土から生まれ、土に帰る死までを、短い時間に見せてくれるのが植物だろう。
幼稚園の年長組だったか、小学1年生だったか。秋に、初めて芋掘りへ行った時のことを憶えている。
京阪電車で「交野(かたの)」という駅まで行った。その年齢の子どもにとっては、まさに遠足だった。乗り物に弱い私は、若干、気持ちが悪くなっていた。
駅からさらに、芋畑まで歩いた。
空気が良かったのだろうか。見渡すばかり畑ばかりになる頃には、気分も良くなっていた。
芋の畝はそこここに並んで、強い茎から青あおした葉っぱが出ている。
土をさわる。初めてだった。その土は、公園の砂のようなサラサラした感触ではなく、しっとりとしていて、黒い。そして爪の間にも、指の関節のしわにもへばりつくような感じだった。
農家のおじさんが、芋を抜くのをやって見せてくれる。
「こうやって、引っ張りますよー」
おそらく、子どもでも引っ張れるように、少しもう先に引っ張ってあったように思う。

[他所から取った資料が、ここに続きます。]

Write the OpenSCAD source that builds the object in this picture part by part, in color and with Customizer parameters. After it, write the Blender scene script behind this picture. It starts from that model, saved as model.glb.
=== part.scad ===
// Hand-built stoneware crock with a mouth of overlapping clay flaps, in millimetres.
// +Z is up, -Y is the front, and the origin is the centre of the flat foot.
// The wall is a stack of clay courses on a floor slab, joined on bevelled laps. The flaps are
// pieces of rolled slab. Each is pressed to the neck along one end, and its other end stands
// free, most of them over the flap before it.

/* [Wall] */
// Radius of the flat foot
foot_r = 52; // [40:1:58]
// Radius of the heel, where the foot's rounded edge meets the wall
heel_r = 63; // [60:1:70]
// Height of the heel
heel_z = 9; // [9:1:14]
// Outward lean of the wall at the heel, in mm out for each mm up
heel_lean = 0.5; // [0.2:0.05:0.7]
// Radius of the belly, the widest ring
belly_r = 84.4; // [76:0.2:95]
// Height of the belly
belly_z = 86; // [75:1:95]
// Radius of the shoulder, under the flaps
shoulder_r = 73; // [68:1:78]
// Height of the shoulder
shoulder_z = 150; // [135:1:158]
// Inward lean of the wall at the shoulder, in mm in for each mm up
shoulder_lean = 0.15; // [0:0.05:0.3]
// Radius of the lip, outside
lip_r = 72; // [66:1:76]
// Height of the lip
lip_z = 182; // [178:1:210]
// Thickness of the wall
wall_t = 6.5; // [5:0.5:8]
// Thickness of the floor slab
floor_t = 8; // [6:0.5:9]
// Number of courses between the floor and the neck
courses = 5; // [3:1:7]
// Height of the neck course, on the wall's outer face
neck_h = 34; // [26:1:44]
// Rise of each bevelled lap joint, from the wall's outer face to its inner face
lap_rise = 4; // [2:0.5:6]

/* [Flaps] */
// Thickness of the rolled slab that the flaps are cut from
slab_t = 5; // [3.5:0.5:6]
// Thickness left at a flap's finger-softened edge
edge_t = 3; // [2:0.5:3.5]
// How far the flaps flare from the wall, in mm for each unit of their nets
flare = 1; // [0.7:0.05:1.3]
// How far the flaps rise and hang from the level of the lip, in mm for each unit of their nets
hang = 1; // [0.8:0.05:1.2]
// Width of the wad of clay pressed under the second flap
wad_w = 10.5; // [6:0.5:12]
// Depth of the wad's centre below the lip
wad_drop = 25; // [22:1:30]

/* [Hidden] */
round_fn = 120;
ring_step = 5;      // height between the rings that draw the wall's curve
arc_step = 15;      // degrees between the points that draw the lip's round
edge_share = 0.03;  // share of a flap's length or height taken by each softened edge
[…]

茎を束ねて引っ張ると、ゴロゴロと蔓についたさつま芋が現れた。
「わああああ」
いくつも、いくつも、蔓についている。その嬉しさ。何か物凄い得をしたような、心の底が浮き立つような嬉しさがあった。それはデパートでリカちゃんの服を買ってもらう時とは違う、生まれる前から知っているような嬉しさだった。
誰かの引っ張った蔓がなかなか抜けず、先生と一緒に引っ張ったら、ものすごく大きな芋が出てきた。子どもの顔くらいあった。それもまた何か、他人事なのにえらく嬉しかった。
「すごいすごい」
私は感動した。土の中で、あんなに芋が育つなんて。
芋を持って帰ると、親も喜んでくれた。小さいのは蒸し器でふかして食べ、大きめのは天ぷらになった。
「なんや芋か」
夕食で、父親が言った。
「あやが芋掘り行ってきたんやで」
母が言うと、父はどこか嬉しそうだった。
「戦時中は食べ物がなくて、この蔓を食うたんや」
そう言った。
「芋を作ったん」
私が尋ねると、父は戦中戦後に祖父母と畑をした話をしてくれた。
「畑、したな。茄子やらきゅうりやら。菜っぱも作った。ようできた。できたら、そればっかり食うんや。いやっちゅうほど、そればっかりや」
そればっかりや、という時の父の顔が、嬉しそうだった。そればっかりでも、お腹いっぱい食べることができたからだろうか。
それとも。家族でクタクタになって土を耕した記憶は、父の中では楽しい部類の思い出であったのだろうか。